Eastern influences paint the travelogue from the pillow, “Shadows of Me”, and in “You Killed My Time” Rothberg sits quietly with her guitar, finally bringing the larger-than-life atmosphere of the album down to earth. But just as she does that, she splits the sky wide open with her coda that sends shimmering waves of electric guitars over the listener, bathing the eardrums once again with her stylized psychedelia. Where does this stuff come from? How can mere words do it justice?

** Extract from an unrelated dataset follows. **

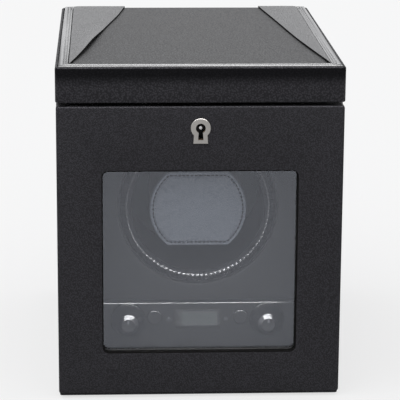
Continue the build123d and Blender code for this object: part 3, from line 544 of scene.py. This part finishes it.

“Preyed Upon” is so adamantly intense that its grandeur almost swallows it up. “Eggshells” defies lyrical convention with its odd array of storytelling and details. I get images of the movie Blow-Up in my head when I hear it, if that tells you anything. But the most precious gem Rothberg offers here is undoubtedly “To a Muse”. If ever there was a great lost power pop/new wave tune, then this is it. Filled with ungodly amazing hooks, Patti’s beautiful voice and even some funky Moog lines, “To a Muse” is worth the price of admission alone. You miss out on this one song, I guarantee you’ve missed out on one of the best songs that are going to be released this year. And if that’s not enough, then dig the funky pumps of “Dish It Out”, which sounds more than radio ready.


I can’t give all of the fantastic tales of Candelabra Cadabra away. So I will leave it up to you to seek Patti Rothberg out and immerse yourself in the final tracks of the album (“Moonage Daydream,” “Suffocator”, “The Late Late Show”, and “Wry It Girl”). This album is already tagged for inclusion on my Best of 2001 list, so great it is that I am often rendered speechless after hearing it. Amazing that I managed to get this much out about it already. Thank Cropduster for giving us another amazing album. Thank Patti Rothberg for being so amazingly talented. Forget Tori Amos and her faerie land. Rothberg is the real deal.